The Wall Street Journal takes a look at Medtronic (MDT) and likes what it sees:

Recalls and safety alerts roiled the market for implantable defibrillators last year. Fortunately for medical-device maker Medtronic of Minneapolis, the bad news mostly has hurt a rival, Guidant.
Recently, Guidant warned of a shortfall in its sales of these devices, which use jolts of electricity to treat a malfunctioning heart. Many of these lost sales seem to be going to Medtronic. And Medtronic might even benefit from the bidding war that’s erupted over Guidant.
Gary Ellis, the chief financial officer of Medtronic, says he isn’t surprised to see Boston Scientific offering $25 billion in an effort to beat the $21.5 billion bid that Guidant accepted from Johnson & Johnson. Those companies wouldn’t be offering such sums for Guidant, says Mr. Ellis, if they didn’t envision strong sales for devices sold by Guidant, Medtronic and a third manufacturer, St. Jude Medical.
Medtronic has been benefiting from its leadership in the implantable-defibrillator market. The stock, which ended 2004 below $50, recently was near $58 and looks as if it could rise further.
Medtronic trades for about 23 times expected earnings of $2.50 a share for calendar 2006, about the same multiple of future earnings as it did a year ago, and the company’s outlook is even better now.
Product defects have dogged every defibrillator maker in the past year, but the bad publicity mainly stuck to Guidant, allowing Medtronic to boost its market share to 55% from about 50%.
Medtronic has a diversified medical-device line.
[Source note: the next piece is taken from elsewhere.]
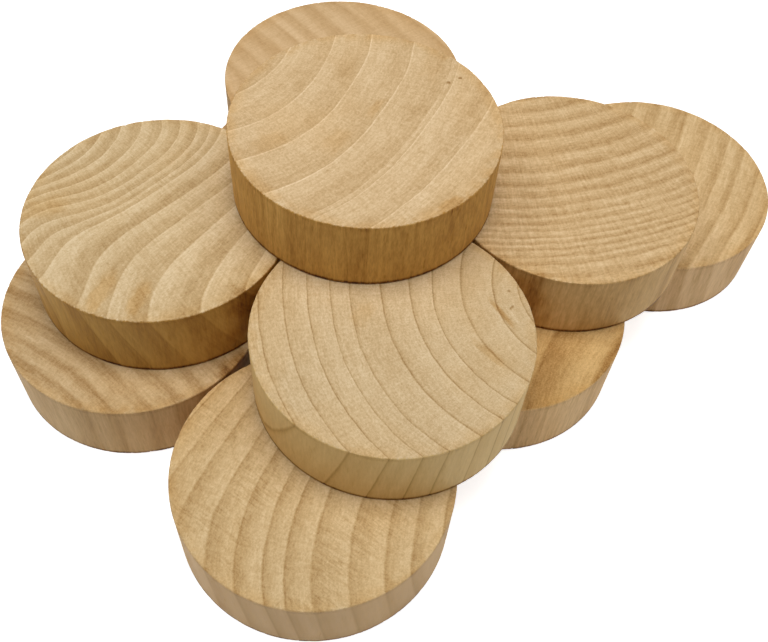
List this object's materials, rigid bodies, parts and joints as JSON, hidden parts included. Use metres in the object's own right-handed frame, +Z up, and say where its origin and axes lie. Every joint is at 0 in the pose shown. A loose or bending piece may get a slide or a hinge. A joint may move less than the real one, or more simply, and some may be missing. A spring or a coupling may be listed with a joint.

In the next year or so, it expects to launch new products into the growing markets for artificial spinal discs and automated insulin pumps. The company also might enhance its lagging line of cardiovascular devices, such as the tubular stents that prop open pinched heart arteries, if it can acquire Guidant product lines expected to be sold for antitrust reasons by the eventual winner in the bidding.
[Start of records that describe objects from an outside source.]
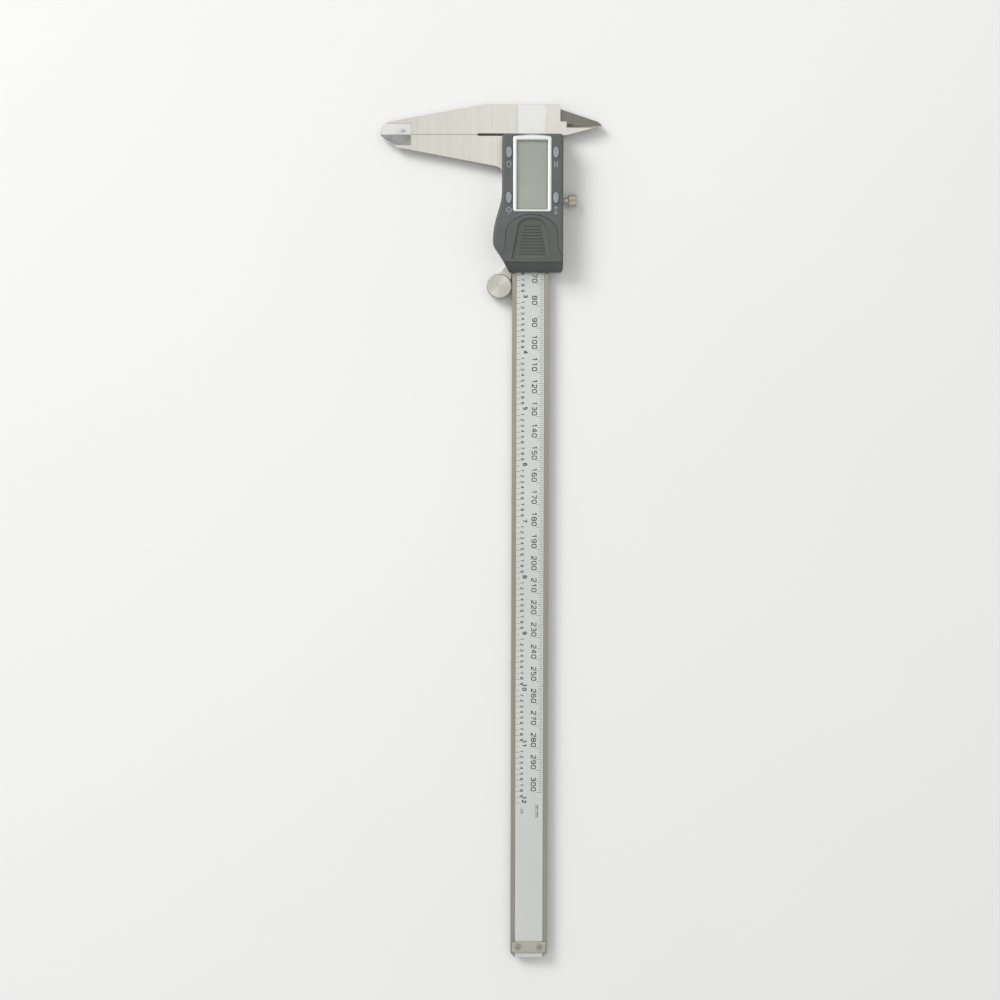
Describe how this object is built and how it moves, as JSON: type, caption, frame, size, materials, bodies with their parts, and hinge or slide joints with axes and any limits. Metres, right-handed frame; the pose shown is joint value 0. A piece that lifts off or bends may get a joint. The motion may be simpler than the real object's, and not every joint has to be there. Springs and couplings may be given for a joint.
{
  "type": "digital caliper",
  "caption": "Digital slide caliper with outside and inside jaws, display head, lock screw, thumb roller and depth rod.",
  "frame": {"origin": "under the centre of the bounding box, on the plane of the slider's back, with the jaws shut", "axes": "+X along the beam from the jaws to the tail, +Y across it towards the inside jaws and the lock screw, +Z out of the front face with the display"},
  "size_m": [0.3856, 0.1006, 0.0164],
  "materials": {
    "satin_steel": "satin ground stainless steel",
    "bright_steel": "polished or nickel plated steel",
    "bronze": "plain bronze, worn smooth",
    "scale_film": "satin silver film with dark print",
    "circuit_board": "green solder mask",
    "black_plastic": "finely textured moulding",
    "cover_plastic": "finely textured moulding with a ribbed grip",
    "silver_trim": "bright plated plastic",
    "clear_window": "clear acrylic",
    "display_panel": "reflective liquid crystal panel, switched off",
    "black_rubber": "moulded rubber",
    "black_epoxy": "cast epoxy",
    "button_plastic": "silver painted plastic",
    "cell_steel": "nickel plated can",
    "contact_metal": "plated spring metal",
    "felt": "pressed felt"
  },
  "bodies": {
    "beam": {"beam_with_fixed_jaws": "satin_steel", "scale_stator": "circuit_board", "scale_label": "scale_film", "end_stop_plate": "satin_steel", "end_stop_screw_lower": "bright_steel", "end_stop_screw_upper": "bright_steel"},
    "slider": {"slider_frame_with_moving_jaws": "satin_steel", "gib_strip": "bronze", "gib_screw_jaw_end": "bright_steel", "gib_screw_tail_end": "bright_steel", "depth_rod": "satin_steel", "depth_rod_pin": "bright_steel", "scale_wiper_jaw_end": "felt", "scale_wiper_tail_end": "felt", "circuit_board": "circuit_board", "controller_chip": "black_epoxy", "lcd_panel": "display_panel", "zebra_connector_lower": "black_rubber", "zebra_connector_upper": "black_rubber", "lcd_window": "clear_window", "lcd_bezel": "silver_trim", "switch_zero": "contact_metal", "switch_power": "contact_metal", "switch_hold": "contact_metal", "switch_unit": "contact_metal", "button_cell": "cell_steel", "battery_contact_negative": "contact_metal", "battery_contact_positive": "contact_metal", "battery_seal_ring": "black_rubber", "display_housing": "black_plastic", "housing_gasket": "black_rubber", "housing_screw_jaw_lower": "bright_steel", "housing_screw_jaw_upper": "bright_steel", "housing_screw_tail_lower": "bright_steel", "housing_screw_tail_upper": "bright_steel"},
    "roller": {"thumb_roller": "bright_steel", "roller_screw": "bright_steel", "roller_spring_washer": "bright_steel"},
    "lock_shoe": {"lock_shoe": "bronze"},
    "lock_screw": {"lock_screw": "bright_steel"},
    "battery_cover": {"battery_cover": "cover_plastic"},
    "button_zero": {"button_zero": "button_plastic"},
    "button_power": {"button_power": "button_plastic"},
    "button_hold": {"button_hold": "button_plastic"},
    "button_unit": {"button_unit": "button_plastic"}
  },
  "joints": [
    {"name": "slider_travel", "type": "slide", "parent": "beam", "child": "slider", "axis": [1, 0, 0], "range_m": [0, 0.302]},
    {"name": "roller_spin", "type": "hinge", "parent": "slider", "child": "roller", "pos_m": [-0.11065, 0.00395, 0.0044], "axis": [0, 0, 1], "continuous": true},
    {"name": "lock_shoe_travel", "type": "slide", "parent": "slider", "child": "lock_shoe", "axis": [0, 1, 0], "range_m": [0, 0.00075]},
    {"name": "lock_screw_turn", "type": "hinge", "parent": "lock_shoe", "child": "lock_screw", "pos_m": [-0.14955, 0.0335, 0.0044], "axis": [0, 1, 0], "range_deg": [0, 541]},
    {"name": "battery_cover_slide", "type": "slide", "parent": "slider", "child": "battery_cover", "axis": [1, 0, 0], "range_m": [0, 0.022]},
    {"name": "button_zero_press", "type": "slide", "parent": "slider", "child": "button_zero", "axis": [0, 0, -1], "range_m": [0, 0.0004], "stiffness_N_per_m": 2000},
    {"name": "button_power_press", "type": "slide", "parent": "slider", "child": "button_power", "axis": [0, 0, -1], "range_m": [0, 0.0004], "stiffness_N_per_m": 2000},
    {"name": "button_hold_press", "type": "slide", "parent": "slider", "child": "button_hold", "axis": [0, 0, -1], "range_m": [0, 0.0004], "stiffness_N_per_m": 2000},
    {"name": "button_unit_press", "type": "slide", "parent": "slider", "child": "button_unit", "axis": [0, 0, -1], "range_m": [0, 0.0004], "stiffness_N_per_m": 2000}
  ],
  "couplings": [
    {"joint": "roller_spin", "follows": "slider_travel", "rad_per_m": 175.44},
    {"joint": "lock_screw_turn", "follows": "lock_shoe_travel", "rad_per_m": 12566}
  ]
}
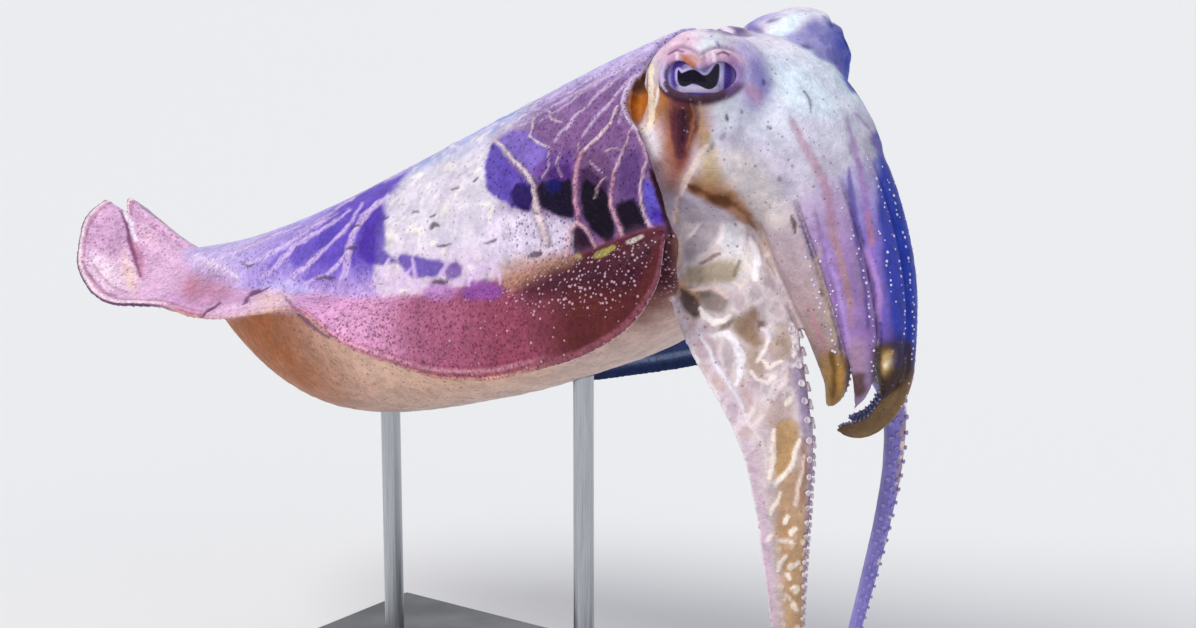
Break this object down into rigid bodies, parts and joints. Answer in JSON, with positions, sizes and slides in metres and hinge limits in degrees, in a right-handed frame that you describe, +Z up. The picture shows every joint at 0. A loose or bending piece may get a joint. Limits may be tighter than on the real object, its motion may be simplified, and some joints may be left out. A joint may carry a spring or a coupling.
{
  "type": "cuttlefish model",
  "caption": "Life-size model of a hovering common cuttlefish, head up with arms hanging down and fins spread, on a flat stand with plain rods.",
  "frame": {"origin": "centre of the underside of the stand's base", "axes": "+X forward, the way the head points; +Y the animal's left; +Z up"},
  "size_m": [0.3003, 0.1126, 0.222],
  "materials": {
    "mantle": "soft satin skin",
    "fin": "soft satin skin",
    "head": "soft satin skin",
    "eye": "glossy",
    "funnel": "soft satin skin",
    "arm": "soft satin skin",
    "fourth": "soft satin skin",
    "base": "satin paint",
    "rod": "brushed"
  },
  "bodies": {
    "root": {"mantle": "mantle", "fin_right": "fin", "fin_left": "fin", "head": "head", "eye_right": "eye", "eye_left": "eye", "funnel": "funnel", "stand_base": "base", "stand_rod_front": "rod", "stand_rod_back": "rod", "arm_right_1_base": "arm", "arm_right_1_tip": "arm", "arm_right_2_base": "arm", "arm_right_2_tip": "arm", "arm_right_3_base": "arm", "arm_right_3_tip": "arm", "arm_right_4_base": "fourth", "arm_right_4_middle": "fourth", "arm_right_4_tip": "fourth", "arm_left_1_base": "arm", "arm_left_1_tip": "arm", "arm_left_2_base": "arm", "arm_left_2_tip": "arm", "arm_left_3_base": "arm", "arm_left_3_tip": "arm", "arm_left_4_base": "fourth", "arm_left_4_middle": "fourth", "arm_left_4_tip": "fourth"}
  },
  "joints": []
}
A public outcry followed the death in May 2005 of a 21-year-old man whose Guidant defibrillator didn’t work. Doctors complained that Guidant hadn’t warned of potential problems in the product’s circuitry. Since May, Guidant has issued safety alerts covering more than 100,000 units, but it isn’t alone. Medtronic alerted doctors to a potential battery problem in nearly 90,000 of its units, and doctors later replaced about 18,000 of the devices. Yet because Medtronic was more forthright, its reputation fared better than Guidant’s.
Medtronic’s CFO Mr. Ellis says the defibrillator market remains underpenetrated, and Medicare coverage should allow defibrillator sales to keep growing at 20% a year.
Medtronic’s spinal and diabetes businesses are expanding nearly as fast. Maybe that’s why J&J and Boston Scientific are so keen to get into Medtronic’s markets.